Problem to work on: Check each line of the listing for the string "that", then state how many lines have it. Only the number is wanted.

Material for this exercise:

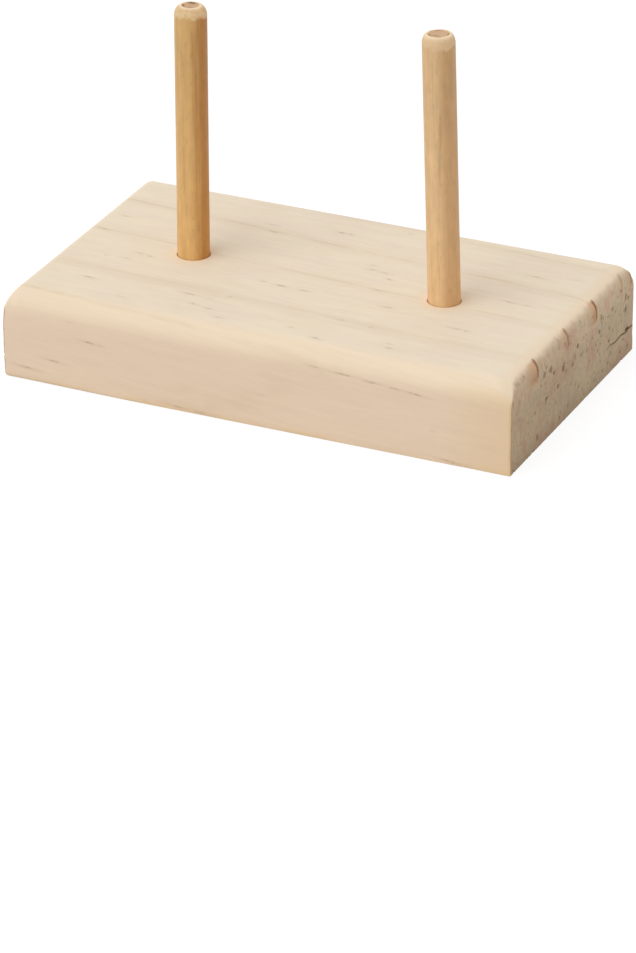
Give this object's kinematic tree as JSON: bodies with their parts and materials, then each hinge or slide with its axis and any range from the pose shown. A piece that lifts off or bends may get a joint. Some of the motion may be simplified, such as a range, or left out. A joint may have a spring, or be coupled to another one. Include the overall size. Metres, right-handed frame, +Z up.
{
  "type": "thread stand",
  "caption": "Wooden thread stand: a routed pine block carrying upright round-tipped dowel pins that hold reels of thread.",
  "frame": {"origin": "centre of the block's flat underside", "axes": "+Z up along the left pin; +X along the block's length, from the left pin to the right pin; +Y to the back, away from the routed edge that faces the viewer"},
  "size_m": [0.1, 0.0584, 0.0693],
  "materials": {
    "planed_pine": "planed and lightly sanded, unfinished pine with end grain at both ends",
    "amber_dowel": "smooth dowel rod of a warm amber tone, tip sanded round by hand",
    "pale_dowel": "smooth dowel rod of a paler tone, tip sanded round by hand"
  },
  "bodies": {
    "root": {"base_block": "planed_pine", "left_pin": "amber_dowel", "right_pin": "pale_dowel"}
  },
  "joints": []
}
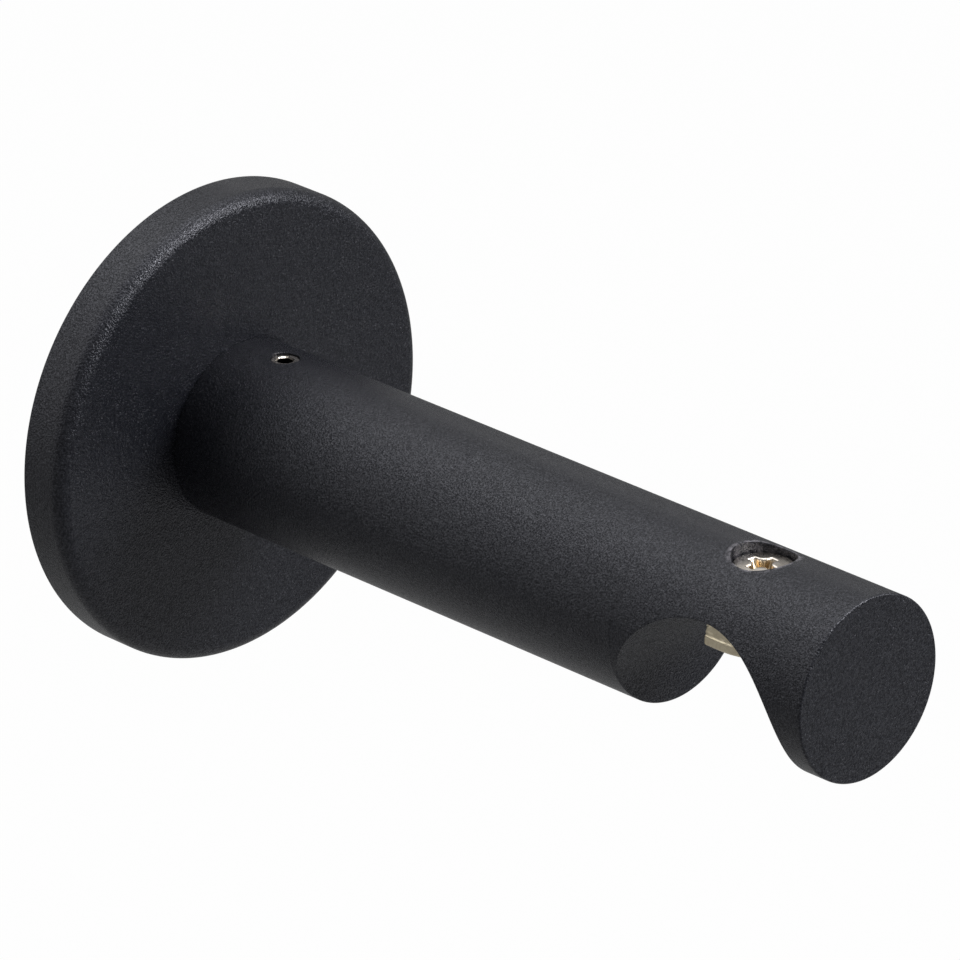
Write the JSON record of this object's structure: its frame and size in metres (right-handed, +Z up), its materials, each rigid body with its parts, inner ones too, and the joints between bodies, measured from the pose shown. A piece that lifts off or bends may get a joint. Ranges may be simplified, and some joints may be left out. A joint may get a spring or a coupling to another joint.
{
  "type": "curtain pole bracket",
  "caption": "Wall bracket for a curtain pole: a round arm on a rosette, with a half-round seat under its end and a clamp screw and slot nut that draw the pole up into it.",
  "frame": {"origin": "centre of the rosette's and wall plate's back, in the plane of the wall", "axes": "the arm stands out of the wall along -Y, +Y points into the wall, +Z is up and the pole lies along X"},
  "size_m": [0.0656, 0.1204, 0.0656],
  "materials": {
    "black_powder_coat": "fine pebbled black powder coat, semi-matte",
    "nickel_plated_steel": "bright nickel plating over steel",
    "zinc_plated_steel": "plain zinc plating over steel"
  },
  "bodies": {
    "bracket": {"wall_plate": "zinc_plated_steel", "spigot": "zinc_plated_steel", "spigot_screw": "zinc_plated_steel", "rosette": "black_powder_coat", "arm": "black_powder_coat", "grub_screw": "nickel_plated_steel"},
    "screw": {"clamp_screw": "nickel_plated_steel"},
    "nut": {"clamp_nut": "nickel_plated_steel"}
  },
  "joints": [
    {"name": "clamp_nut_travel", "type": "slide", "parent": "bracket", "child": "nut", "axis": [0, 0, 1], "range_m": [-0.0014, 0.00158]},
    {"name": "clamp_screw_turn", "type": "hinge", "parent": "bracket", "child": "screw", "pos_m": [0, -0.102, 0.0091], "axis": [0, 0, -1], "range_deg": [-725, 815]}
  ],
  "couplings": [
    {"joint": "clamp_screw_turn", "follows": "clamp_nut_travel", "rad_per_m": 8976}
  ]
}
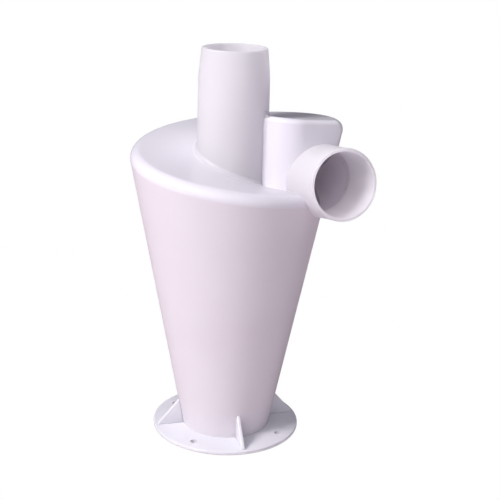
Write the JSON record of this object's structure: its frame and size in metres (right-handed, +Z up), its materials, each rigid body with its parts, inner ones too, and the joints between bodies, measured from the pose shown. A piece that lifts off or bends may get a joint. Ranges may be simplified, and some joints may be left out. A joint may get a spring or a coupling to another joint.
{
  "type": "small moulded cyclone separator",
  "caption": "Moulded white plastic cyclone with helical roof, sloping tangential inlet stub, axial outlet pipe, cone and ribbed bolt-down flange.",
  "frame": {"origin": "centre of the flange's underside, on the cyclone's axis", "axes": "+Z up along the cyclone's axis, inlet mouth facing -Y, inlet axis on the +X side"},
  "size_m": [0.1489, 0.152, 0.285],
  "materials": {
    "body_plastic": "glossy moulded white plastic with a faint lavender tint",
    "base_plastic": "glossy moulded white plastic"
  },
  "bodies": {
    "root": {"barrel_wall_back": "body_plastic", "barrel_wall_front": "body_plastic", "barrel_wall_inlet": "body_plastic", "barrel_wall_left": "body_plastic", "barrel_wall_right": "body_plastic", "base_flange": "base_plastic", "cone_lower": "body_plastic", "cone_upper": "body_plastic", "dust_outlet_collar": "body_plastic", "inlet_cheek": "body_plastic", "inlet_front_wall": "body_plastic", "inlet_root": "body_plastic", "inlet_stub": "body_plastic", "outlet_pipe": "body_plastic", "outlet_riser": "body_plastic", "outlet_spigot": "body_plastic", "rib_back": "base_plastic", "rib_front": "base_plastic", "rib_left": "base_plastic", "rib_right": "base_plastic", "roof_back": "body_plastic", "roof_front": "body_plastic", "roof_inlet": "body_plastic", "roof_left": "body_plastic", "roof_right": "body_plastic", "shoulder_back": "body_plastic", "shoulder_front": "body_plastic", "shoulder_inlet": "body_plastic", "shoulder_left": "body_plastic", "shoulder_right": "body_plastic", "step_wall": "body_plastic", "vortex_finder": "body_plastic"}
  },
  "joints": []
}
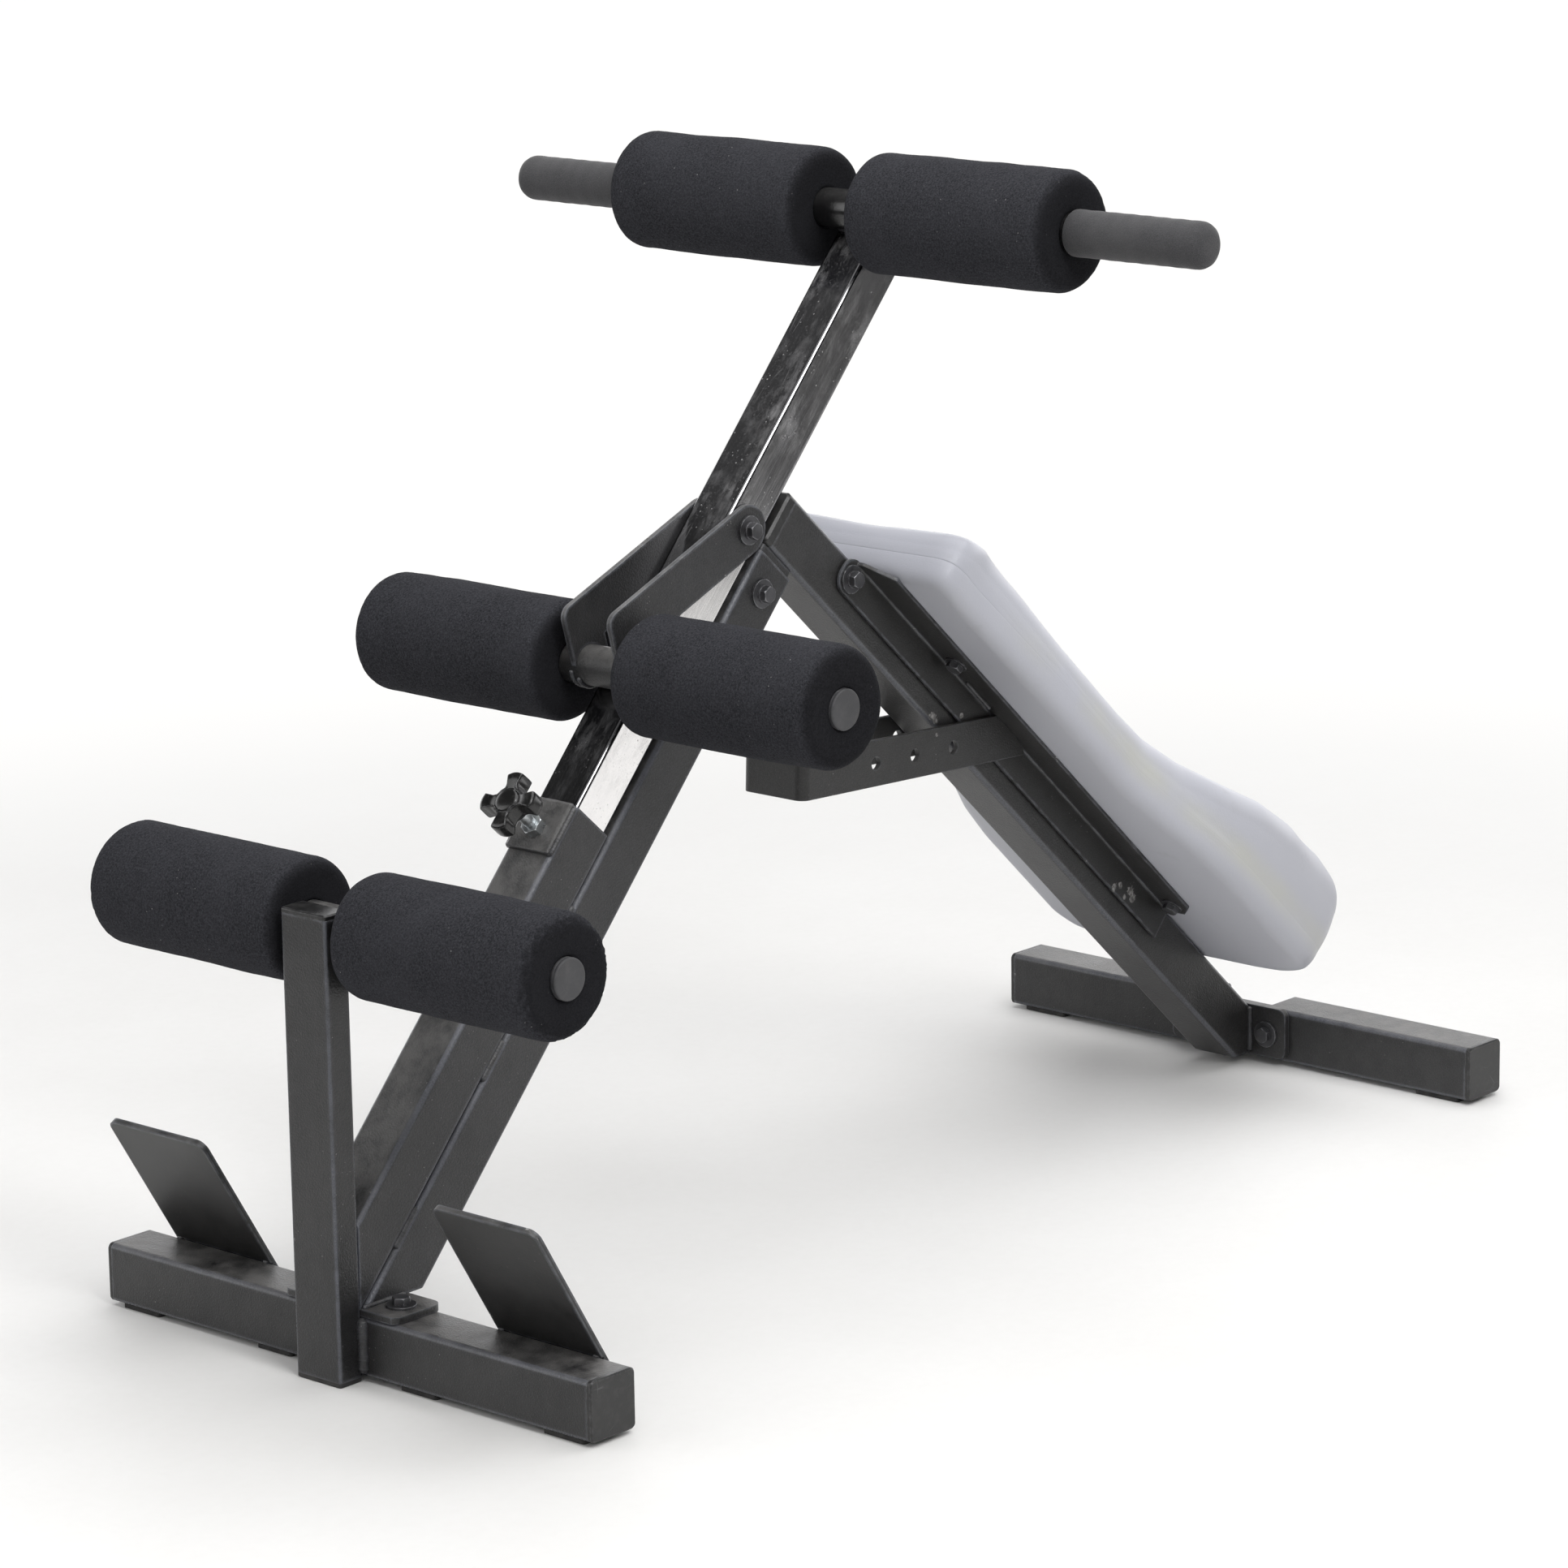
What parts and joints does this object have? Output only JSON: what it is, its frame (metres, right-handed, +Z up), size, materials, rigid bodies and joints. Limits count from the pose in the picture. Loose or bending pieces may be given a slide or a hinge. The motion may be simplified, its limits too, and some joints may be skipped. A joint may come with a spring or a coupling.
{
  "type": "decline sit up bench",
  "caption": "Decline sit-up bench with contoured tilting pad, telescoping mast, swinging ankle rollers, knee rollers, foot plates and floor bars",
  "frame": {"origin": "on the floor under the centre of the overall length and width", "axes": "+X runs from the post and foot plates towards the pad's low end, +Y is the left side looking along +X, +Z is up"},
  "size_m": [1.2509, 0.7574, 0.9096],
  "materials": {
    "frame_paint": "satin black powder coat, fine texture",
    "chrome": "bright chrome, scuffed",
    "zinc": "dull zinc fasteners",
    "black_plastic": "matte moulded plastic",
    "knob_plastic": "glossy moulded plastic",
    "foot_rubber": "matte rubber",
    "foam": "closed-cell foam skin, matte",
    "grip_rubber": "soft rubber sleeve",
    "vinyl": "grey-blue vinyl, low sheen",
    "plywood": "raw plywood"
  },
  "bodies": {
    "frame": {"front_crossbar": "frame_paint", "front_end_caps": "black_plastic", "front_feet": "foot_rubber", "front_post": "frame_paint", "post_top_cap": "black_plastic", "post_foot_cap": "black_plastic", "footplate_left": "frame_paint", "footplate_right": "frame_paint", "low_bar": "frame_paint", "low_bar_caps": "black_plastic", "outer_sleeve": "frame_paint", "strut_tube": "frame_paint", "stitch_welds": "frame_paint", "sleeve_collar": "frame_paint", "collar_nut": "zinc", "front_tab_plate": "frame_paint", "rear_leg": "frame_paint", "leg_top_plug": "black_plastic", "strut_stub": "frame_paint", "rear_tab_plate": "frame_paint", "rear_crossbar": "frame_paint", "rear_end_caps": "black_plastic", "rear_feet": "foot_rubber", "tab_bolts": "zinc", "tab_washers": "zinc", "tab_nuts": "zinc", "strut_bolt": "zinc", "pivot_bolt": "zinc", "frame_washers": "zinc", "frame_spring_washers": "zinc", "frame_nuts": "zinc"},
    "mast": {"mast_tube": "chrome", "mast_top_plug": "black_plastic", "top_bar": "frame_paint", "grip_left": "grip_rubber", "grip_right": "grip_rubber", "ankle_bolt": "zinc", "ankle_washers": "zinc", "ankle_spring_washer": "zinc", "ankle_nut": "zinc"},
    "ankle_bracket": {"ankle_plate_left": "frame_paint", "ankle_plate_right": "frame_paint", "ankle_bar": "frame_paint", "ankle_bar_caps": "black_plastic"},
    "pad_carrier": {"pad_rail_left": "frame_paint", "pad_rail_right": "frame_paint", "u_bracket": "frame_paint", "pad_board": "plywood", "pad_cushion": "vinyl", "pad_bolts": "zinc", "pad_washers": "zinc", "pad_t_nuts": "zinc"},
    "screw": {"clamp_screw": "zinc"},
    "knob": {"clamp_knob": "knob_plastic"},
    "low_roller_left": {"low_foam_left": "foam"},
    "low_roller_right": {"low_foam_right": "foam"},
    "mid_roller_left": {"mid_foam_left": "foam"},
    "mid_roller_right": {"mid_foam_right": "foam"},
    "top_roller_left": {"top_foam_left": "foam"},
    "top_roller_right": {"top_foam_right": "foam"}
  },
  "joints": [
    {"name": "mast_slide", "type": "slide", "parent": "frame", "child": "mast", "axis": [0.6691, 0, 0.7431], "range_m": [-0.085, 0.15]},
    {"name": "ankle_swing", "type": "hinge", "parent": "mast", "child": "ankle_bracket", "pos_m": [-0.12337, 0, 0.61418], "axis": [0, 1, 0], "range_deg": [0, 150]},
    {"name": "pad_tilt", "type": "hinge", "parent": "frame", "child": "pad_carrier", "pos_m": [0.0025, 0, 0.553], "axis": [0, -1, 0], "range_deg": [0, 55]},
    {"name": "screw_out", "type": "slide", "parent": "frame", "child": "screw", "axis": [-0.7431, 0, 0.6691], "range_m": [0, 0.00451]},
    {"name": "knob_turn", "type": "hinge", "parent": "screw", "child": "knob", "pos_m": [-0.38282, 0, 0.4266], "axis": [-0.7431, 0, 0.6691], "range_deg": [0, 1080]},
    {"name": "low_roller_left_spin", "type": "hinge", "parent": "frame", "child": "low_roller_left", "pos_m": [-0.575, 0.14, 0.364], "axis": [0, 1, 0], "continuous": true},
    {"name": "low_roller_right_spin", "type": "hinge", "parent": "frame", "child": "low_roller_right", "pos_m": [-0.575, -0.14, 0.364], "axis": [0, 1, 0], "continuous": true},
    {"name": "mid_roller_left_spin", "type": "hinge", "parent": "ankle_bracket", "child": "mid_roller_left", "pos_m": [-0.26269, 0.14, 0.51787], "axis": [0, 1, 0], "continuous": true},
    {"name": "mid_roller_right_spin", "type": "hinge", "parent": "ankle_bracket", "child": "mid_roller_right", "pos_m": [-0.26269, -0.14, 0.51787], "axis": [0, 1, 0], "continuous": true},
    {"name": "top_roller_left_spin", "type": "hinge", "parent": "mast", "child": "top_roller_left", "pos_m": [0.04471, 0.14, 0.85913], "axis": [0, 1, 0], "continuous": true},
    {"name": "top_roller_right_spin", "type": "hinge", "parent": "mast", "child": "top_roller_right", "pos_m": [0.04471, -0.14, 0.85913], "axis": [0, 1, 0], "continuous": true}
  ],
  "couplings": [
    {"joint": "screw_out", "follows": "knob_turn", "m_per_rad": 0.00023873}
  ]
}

Correct output: 6